> _WHAT YOU HAVE TO DO_: From the listing below, extract each line containing the string "data".

> _SOURCE MATERIAL_:
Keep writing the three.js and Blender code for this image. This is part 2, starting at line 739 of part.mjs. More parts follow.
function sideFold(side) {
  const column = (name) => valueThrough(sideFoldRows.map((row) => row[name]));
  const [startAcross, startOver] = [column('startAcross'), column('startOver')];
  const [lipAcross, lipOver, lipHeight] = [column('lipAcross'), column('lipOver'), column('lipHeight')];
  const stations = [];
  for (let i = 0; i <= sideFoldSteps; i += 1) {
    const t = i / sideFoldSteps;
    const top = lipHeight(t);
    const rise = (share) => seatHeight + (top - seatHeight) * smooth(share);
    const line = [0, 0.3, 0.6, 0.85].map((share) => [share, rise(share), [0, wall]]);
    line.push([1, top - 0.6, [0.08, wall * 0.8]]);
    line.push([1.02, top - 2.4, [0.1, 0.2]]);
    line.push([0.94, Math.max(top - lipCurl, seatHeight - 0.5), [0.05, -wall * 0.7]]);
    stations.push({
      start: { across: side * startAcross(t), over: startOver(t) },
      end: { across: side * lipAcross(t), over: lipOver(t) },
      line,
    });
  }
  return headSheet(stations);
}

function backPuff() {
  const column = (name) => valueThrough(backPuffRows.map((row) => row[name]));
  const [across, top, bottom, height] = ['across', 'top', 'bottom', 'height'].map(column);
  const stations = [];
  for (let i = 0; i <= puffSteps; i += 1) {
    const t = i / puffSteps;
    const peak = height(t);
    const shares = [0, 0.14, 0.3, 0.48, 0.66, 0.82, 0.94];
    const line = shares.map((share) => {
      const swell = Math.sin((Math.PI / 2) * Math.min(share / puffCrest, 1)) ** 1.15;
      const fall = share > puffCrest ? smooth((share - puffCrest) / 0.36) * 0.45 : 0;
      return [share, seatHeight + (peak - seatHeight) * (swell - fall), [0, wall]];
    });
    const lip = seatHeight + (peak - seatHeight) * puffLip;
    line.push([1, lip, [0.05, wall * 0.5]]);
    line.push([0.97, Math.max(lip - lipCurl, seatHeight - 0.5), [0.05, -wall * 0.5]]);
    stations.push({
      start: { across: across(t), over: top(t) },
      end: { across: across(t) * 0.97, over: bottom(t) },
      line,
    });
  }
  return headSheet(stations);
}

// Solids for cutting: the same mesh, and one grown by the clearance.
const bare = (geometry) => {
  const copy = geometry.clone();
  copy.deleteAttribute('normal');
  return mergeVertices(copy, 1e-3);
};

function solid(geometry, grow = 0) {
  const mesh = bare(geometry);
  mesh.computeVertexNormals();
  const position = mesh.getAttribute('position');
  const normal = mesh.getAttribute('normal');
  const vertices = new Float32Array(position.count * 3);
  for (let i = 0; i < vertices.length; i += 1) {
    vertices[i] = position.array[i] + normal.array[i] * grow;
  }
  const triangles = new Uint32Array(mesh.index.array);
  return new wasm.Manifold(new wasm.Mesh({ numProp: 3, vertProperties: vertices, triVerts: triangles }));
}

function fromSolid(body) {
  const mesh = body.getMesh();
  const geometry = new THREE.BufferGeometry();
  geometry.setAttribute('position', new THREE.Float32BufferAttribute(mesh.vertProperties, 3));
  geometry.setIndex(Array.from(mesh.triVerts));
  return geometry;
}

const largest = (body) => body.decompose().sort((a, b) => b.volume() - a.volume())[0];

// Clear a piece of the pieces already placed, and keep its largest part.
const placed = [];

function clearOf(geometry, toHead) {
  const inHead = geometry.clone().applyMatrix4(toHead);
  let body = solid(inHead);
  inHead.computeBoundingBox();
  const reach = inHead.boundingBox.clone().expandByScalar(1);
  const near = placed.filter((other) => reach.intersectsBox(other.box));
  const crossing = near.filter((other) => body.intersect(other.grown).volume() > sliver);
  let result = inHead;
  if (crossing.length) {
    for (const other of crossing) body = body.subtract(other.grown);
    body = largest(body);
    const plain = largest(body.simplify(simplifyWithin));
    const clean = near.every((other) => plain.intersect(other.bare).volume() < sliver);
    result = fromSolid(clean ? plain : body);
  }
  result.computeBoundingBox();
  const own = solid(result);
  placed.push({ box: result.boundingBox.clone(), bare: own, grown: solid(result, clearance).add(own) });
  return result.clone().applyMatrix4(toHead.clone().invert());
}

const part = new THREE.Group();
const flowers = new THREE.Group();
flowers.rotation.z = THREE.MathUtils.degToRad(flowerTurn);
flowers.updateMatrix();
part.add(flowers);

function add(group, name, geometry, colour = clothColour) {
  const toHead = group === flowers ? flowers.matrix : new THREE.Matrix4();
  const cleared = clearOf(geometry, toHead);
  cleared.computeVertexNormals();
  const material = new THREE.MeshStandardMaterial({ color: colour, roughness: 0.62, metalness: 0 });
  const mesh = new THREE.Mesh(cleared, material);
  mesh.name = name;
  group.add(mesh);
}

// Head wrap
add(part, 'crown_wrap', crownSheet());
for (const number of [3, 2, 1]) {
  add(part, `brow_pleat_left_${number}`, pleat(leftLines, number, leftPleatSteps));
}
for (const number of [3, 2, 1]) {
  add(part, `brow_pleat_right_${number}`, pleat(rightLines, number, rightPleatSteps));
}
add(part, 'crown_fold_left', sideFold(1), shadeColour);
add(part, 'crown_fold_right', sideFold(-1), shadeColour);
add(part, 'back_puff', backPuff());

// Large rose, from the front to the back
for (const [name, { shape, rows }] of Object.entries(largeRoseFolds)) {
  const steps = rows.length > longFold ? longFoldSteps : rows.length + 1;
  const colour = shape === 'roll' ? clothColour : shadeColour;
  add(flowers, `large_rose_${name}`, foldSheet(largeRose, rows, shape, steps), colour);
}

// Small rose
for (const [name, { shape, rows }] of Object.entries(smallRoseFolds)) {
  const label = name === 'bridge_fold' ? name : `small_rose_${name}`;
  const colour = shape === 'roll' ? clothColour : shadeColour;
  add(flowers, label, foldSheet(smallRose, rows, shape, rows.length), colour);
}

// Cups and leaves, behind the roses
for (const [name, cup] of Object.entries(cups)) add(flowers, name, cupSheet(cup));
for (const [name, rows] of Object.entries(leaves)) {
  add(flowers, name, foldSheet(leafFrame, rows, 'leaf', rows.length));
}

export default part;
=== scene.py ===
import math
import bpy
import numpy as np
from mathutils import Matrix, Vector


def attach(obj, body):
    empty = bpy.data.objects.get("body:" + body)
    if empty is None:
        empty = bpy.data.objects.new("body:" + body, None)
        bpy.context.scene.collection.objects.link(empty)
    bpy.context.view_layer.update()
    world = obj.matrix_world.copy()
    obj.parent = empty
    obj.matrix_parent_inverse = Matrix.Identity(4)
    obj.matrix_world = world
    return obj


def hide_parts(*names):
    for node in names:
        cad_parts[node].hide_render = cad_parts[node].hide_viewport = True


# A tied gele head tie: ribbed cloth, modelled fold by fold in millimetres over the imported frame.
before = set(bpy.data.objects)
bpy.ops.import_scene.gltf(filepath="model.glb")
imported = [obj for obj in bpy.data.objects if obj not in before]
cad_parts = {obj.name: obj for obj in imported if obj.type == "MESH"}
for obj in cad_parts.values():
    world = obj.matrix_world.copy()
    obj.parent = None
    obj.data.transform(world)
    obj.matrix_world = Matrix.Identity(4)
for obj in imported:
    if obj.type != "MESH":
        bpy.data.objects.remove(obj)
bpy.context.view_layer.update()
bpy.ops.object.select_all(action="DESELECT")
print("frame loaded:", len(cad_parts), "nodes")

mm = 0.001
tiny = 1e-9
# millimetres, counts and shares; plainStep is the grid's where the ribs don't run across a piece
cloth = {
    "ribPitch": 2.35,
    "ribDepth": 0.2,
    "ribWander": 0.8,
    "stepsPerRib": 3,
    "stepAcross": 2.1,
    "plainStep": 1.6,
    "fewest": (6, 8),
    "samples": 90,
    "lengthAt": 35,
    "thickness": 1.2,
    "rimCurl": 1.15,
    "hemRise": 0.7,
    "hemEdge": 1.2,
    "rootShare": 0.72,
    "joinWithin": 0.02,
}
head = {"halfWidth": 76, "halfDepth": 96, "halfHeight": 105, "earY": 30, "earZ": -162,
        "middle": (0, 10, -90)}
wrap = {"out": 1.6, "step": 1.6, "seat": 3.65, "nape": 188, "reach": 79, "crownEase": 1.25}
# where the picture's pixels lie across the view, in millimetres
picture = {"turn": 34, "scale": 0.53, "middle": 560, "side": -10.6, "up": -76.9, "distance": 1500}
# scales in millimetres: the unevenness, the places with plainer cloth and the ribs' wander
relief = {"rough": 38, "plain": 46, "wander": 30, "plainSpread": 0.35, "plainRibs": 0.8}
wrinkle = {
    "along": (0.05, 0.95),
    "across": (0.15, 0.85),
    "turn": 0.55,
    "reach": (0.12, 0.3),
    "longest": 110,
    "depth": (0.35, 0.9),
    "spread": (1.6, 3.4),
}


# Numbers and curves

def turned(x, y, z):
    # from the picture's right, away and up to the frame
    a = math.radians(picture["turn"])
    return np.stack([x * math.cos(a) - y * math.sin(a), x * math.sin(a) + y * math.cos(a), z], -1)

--

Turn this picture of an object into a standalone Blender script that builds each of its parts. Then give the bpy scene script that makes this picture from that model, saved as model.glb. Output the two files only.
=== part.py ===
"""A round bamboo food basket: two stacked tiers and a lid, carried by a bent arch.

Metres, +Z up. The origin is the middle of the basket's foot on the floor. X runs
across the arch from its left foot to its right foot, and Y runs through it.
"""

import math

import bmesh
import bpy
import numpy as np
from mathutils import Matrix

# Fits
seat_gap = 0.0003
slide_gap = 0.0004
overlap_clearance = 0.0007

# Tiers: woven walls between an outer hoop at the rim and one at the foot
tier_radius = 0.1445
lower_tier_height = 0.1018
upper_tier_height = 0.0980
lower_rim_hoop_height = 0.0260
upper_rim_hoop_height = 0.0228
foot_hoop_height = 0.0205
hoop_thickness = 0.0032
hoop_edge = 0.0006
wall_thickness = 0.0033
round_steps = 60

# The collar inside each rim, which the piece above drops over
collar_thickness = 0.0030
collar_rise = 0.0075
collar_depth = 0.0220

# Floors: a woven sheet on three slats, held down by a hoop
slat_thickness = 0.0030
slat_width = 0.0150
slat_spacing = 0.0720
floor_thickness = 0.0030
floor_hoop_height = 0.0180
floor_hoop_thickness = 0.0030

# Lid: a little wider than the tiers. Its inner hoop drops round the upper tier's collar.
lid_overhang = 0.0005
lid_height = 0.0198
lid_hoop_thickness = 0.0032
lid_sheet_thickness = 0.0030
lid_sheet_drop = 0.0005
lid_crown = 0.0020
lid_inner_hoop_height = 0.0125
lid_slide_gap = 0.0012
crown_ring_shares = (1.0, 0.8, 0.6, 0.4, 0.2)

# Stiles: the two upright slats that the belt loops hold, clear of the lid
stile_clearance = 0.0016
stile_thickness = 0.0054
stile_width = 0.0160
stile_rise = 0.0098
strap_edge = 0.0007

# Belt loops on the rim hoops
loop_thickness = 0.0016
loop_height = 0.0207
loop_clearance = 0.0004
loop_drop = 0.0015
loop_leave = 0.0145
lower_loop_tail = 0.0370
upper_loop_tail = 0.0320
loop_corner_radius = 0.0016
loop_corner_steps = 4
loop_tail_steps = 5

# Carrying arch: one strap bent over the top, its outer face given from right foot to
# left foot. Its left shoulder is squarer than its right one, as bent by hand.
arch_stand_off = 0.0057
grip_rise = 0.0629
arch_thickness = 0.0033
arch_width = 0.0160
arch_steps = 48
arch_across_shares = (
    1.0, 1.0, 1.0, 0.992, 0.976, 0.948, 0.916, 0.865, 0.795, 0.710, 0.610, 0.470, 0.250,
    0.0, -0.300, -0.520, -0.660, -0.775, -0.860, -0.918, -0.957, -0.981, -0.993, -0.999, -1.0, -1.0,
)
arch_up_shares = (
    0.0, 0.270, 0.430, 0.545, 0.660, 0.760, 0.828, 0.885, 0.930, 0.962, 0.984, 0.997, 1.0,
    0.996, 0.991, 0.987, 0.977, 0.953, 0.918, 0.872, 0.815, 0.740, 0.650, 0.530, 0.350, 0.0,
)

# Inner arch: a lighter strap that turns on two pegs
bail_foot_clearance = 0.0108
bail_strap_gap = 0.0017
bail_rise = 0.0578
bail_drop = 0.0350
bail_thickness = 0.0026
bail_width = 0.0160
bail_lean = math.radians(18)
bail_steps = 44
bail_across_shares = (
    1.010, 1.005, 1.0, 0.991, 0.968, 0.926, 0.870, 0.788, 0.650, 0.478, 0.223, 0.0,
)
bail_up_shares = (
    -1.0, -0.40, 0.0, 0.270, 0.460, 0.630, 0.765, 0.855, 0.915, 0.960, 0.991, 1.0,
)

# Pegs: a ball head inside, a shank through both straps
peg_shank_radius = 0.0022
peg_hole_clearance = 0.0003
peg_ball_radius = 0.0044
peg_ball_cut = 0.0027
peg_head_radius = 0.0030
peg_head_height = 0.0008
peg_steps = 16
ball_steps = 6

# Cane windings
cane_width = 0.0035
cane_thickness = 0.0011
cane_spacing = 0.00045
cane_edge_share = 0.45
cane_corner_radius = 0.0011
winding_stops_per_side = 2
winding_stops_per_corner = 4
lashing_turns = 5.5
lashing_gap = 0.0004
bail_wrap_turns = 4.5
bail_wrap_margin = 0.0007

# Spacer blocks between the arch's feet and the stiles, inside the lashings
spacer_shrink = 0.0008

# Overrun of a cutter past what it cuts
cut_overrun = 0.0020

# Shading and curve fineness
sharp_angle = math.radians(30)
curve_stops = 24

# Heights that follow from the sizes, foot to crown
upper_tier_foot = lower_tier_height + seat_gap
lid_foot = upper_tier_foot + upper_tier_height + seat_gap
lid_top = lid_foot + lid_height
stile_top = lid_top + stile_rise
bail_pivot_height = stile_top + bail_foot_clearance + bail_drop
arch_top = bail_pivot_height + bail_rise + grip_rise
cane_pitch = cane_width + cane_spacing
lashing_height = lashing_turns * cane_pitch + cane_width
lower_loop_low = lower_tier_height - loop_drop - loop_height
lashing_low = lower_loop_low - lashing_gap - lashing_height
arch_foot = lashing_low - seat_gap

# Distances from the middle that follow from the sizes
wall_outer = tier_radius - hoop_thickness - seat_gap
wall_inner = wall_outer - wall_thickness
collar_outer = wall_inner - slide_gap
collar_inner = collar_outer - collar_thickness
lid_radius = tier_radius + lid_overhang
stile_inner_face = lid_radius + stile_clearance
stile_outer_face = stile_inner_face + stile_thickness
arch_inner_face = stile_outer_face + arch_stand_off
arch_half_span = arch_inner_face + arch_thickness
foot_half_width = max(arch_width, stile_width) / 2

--

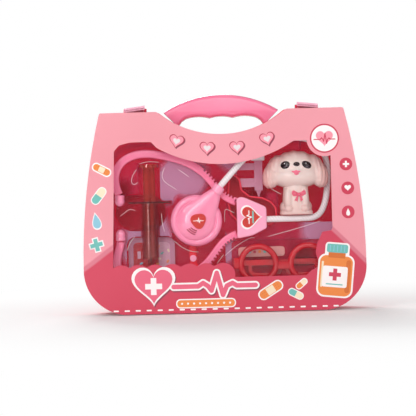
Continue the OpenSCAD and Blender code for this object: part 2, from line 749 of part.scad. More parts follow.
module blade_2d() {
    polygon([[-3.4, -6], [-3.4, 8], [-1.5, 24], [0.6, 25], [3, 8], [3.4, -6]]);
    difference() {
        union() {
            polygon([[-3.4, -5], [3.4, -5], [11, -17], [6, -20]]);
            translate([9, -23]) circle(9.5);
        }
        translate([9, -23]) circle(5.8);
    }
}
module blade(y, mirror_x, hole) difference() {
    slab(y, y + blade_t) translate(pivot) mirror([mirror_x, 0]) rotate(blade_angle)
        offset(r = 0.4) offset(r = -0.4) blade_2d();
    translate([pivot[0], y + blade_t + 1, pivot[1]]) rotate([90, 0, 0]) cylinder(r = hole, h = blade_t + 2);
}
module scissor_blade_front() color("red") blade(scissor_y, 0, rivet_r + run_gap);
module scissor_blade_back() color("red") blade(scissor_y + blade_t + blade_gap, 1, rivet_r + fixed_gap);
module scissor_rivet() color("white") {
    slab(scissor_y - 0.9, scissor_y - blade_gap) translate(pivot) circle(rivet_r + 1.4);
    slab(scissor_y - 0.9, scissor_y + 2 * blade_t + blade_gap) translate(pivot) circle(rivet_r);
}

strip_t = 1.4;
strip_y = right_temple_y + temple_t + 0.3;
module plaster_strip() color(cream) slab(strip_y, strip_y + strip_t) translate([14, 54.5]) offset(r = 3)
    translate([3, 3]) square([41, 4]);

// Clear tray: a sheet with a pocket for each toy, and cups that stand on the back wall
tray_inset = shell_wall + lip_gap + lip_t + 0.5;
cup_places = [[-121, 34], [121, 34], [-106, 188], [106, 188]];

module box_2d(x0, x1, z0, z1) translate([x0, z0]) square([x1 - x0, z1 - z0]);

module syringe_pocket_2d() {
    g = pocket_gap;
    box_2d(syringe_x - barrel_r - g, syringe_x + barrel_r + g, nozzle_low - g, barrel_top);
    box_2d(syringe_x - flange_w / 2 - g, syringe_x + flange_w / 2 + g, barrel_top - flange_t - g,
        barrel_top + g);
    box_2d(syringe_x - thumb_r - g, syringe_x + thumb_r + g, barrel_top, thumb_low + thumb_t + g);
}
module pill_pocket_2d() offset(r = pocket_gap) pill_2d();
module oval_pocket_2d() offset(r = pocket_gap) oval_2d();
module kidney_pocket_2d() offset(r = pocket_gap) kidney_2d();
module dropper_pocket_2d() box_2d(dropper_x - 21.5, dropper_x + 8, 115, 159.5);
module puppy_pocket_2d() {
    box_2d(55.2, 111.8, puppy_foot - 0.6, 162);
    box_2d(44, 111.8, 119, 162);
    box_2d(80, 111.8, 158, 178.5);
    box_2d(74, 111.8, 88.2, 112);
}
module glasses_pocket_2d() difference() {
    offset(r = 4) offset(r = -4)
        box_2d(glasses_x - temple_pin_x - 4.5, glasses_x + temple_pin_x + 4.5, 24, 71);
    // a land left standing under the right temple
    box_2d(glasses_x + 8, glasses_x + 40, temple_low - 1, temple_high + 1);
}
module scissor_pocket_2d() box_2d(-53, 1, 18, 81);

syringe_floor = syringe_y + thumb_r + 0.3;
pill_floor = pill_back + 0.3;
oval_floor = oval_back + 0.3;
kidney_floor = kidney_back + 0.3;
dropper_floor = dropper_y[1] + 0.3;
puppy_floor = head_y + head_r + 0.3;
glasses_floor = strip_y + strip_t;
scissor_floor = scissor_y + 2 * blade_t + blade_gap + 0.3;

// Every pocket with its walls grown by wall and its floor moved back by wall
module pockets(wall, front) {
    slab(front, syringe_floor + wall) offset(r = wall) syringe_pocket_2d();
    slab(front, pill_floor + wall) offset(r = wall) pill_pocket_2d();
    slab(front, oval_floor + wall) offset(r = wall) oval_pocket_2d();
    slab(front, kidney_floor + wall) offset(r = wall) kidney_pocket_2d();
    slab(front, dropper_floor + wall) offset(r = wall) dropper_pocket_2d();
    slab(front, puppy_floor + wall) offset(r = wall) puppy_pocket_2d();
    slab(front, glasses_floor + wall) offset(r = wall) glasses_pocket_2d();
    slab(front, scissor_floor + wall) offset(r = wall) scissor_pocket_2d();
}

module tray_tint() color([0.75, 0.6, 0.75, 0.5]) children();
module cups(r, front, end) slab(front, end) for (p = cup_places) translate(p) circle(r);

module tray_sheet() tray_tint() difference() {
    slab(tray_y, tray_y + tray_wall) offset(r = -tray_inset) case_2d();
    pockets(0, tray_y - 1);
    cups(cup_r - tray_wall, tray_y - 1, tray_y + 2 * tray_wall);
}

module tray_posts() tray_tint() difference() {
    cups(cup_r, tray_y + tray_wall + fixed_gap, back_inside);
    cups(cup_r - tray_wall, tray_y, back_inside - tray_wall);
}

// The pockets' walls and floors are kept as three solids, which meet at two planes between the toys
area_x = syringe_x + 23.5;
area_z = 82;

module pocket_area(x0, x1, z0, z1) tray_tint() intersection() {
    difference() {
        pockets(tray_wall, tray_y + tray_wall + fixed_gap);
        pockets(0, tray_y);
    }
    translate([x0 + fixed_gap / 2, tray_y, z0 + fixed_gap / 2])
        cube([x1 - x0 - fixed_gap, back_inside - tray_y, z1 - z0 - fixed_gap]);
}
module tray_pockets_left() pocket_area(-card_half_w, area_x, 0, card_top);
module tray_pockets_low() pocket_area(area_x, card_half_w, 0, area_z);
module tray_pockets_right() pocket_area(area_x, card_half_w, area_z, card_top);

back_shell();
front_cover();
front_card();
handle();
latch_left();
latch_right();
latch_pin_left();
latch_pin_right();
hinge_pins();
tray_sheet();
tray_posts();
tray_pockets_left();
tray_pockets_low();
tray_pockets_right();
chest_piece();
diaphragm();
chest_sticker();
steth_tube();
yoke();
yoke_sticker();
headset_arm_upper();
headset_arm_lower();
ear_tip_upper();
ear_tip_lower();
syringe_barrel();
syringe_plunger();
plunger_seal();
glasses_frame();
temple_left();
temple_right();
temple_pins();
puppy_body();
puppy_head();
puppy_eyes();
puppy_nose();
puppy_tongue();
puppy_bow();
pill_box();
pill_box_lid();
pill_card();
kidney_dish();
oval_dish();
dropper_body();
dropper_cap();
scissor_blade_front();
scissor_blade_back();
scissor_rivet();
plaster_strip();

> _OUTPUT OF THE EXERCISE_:
    empty = bpy.data.objects.get("body:" + body)
        empty = bpy.data.objects.new("body:" + body, None)
before = set(bpy.data.objects)
imported = [obj for obj in bpy.data.objects if obj not in before]
    obj.data.transform(world)
        bpy.data.objects.remove(obj)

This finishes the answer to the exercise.